Another point worth noting, said Dr. Olson, is that the old stereotype
of the bully as an antisocial and unpopular misfit is false. In one study
of third- to fifth- graders in two East Coast schools, she and her
colleagues found that, while the students described by their peers and
teachers as friendly, outgoing and self-confident were the most popular,
the boys known to be bullies were the second-most popular group, way
beyond the perceived wimps, eggheads and teacher's pets.
"There are a fair amount of kids in a classroom who think that bullies
are cool," said Dr. Rodkin, "especially when they're attractive and
athletic."
ADDING to the challenge of curbing bullies is the fact that, as
researchers have learned, many students blame victims of bullying for
bringing their troubles on themselves by sulking or whimpering or walking
around with their head hanging low. A sizable number of students agree
with the premise that bullying can help "toughen" people and teach which
behaviors are laudable and which are risible to the group.

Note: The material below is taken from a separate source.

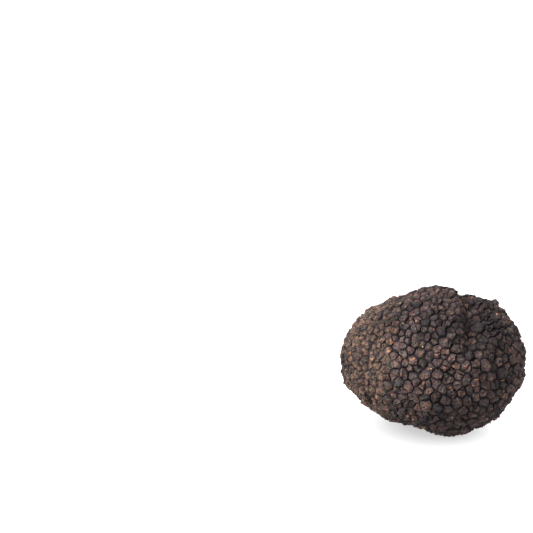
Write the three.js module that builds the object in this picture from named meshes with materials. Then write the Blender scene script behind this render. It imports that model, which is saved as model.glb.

In this scenario, then, bullies are neither born nor made, but instead
have bulliness thrust upon them. The group needs its whipcracking
rulemeister, just as an army boot camp needs its snarling, abusive
sergeant if the soft-bellied newcomers are ever to get into fighting trim.
Indeed, it's hard to see how bullying behavior in schools can be
eliminated when bullying behavior among adults is not only common but
often applauded -- at least if it results in wild success. J. P. Morgan,
for example, was thought by many of his colleagues and subordinates to be,
in the words of Robert M. LaFollette, the Wisconsin progressive, "a beefy,
red-faced thick- necked financial bully, drunk with wealth and power." Yet
he was also lionized in his day, described by officials at Harvard
University as a "prince among merchants," a man of "skill, wisdom and
courage." Hey, he was the richest guy in the world, wasn't he?
It's perhaps a bit of delicious paradox that, at a time when the nation
is seized with concern over school bullying, the international community
views with alarm the recent moves by the United States to scuttle the
Kyoto global warming treaty and to promote the construction of a
space-based nuclear missile shield. To the rest of the world, it seems,
America is the biggest bully of them all.